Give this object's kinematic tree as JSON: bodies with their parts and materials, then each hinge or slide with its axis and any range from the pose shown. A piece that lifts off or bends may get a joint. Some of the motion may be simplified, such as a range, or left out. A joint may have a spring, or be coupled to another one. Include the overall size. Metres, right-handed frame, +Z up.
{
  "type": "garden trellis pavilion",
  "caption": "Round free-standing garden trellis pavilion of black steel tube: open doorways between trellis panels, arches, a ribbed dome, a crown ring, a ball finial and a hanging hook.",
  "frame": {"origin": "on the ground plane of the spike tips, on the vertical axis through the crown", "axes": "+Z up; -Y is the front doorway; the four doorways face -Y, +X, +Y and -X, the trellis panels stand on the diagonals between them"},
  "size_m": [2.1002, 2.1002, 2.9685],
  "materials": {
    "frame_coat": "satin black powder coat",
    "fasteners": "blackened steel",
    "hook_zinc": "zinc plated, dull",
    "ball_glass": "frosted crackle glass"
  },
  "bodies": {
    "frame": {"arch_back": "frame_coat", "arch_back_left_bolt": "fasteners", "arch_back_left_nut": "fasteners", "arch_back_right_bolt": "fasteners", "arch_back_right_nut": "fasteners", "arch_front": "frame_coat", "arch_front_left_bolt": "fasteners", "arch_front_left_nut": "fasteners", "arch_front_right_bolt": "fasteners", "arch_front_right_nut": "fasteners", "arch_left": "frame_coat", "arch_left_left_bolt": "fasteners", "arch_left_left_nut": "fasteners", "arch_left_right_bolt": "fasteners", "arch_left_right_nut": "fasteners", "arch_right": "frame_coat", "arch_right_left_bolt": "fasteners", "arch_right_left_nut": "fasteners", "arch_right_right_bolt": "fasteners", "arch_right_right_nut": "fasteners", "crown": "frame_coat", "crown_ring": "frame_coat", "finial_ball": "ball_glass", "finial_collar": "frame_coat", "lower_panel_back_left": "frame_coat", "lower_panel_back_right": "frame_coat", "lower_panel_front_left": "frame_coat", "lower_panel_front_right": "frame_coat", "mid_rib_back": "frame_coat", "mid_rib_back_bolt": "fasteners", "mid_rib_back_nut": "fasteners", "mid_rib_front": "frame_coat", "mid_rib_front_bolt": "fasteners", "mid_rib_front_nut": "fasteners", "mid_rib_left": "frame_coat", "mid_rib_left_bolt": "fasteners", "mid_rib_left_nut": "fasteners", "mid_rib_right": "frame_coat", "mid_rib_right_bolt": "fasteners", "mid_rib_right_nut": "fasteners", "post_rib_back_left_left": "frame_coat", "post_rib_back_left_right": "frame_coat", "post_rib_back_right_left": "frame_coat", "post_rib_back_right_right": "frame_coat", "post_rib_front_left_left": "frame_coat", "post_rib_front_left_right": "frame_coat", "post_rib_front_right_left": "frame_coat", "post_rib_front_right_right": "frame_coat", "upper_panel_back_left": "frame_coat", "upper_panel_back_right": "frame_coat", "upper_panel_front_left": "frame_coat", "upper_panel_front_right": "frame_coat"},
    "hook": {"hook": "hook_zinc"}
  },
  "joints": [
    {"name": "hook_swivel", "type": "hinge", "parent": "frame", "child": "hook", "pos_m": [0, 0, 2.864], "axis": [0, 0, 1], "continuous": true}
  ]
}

...

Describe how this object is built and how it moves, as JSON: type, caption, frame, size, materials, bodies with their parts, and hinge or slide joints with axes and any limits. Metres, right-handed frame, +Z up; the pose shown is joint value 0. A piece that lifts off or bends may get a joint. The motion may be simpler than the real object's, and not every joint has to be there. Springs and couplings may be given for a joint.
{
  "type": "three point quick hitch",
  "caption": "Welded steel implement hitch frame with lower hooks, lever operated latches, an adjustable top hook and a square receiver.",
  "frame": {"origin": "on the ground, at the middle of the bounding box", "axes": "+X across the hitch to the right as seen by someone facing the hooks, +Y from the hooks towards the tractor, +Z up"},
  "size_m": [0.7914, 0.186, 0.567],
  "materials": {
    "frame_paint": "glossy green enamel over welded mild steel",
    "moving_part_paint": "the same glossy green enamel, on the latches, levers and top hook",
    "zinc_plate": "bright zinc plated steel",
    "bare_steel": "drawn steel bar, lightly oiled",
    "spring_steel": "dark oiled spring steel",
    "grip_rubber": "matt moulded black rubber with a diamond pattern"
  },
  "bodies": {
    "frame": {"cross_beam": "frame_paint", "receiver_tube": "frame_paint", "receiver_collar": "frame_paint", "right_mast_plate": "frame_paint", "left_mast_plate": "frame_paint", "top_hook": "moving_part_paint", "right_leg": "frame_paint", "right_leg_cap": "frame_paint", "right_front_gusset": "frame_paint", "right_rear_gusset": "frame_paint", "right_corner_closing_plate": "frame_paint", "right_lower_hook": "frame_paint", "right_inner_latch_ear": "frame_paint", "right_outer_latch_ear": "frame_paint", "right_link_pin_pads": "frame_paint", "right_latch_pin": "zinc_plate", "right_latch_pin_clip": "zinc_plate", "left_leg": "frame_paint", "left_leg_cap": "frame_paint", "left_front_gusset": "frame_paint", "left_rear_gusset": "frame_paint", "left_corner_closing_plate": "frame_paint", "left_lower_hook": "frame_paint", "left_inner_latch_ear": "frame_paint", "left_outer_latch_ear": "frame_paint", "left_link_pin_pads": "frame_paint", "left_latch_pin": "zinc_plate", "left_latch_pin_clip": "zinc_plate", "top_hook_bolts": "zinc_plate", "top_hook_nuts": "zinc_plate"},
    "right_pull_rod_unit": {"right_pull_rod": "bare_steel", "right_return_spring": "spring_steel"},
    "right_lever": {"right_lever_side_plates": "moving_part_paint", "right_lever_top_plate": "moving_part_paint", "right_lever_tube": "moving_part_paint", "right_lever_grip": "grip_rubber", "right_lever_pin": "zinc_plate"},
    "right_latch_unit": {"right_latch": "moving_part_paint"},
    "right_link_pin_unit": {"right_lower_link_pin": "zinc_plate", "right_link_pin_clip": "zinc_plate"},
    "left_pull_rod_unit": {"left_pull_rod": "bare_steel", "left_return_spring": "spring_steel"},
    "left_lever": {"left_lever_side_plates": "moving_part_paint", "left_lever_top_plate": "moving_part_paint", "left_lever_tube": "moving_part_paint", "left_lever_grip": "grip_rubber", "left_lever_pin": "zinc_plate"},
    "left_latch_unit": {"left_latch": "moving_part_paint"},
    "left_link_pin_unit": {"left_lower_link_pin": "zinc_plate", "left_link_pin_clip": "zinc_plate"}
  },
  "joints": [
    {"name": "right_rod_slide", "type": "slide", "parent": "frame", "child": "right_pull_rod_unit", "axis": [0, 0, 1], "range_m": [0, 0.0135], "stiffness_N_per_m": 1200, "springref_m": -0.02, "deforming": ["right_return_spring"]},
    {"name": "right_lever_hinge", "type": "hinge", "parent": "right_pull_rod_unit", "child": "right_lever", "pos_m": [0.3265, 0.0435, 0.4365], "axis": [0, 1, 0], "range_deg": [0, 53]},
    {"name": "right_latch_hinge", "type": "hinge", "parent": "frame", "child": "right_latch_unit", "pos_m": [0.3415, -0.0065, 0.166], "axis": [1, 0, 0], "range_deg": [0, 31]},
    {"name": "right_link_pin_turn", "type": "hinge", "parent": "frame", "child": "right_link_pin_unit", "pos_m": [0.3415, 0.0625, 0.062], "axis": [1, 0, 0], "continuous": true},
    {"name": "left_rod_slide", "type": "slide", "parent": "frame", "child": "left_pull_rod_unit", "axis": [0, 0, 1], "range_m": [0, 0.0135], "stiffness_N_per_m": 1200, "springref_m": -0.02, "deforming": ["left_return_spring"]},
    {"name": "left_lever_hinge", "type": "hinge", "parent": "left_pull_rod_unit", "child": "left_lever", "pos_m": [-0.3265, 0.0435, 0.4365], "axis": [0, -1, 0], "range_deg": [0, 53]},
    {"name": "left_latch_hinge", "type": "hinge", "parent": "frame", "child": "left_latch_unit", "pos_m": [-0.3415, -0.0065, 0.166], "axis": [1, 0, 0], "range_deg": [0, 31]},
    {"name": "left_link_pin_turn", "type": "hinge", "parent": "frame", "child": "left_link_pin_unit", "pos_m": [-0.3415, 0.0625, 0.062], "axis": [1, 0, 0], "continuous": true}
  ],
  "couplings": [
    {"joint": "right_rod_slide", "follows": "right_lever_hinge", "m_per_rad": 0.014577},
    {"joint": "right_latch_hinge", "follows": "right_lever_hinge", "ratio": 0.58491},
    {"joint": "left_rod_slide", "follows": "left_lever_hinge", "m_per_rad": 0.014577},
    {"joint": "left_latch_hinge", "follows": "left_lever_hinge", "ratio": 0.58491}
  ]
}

> GOAL: Identify each line in the records above containing the word "that"; copy those lines.

> RESPONSE:
Give this object's kinematic tree as JSON: bodies with their parts and materials, then each hinge or slide with its axis and any range from the pose shown. A piece that lifts off or bends may get a joint. Some of the motion may be simplified, such as a range, or left out. A joint may have a spring, or be coupled to another one. Include the overall size. Metres, right-handed frame, +Z up.
Describe how this object is built and how it moves, as JSON: type, caption, frame, size, materials, bodies with their parts, and hinge or slide joints with axes and any limits. Metres, right-handed frame, +Z up; the pose shown is joint value 0. A piece that lifts off or bends may get a joint. The motion may be simpler than the real object's, and not every joint has to be there. Springs and couplings may be given for a joint.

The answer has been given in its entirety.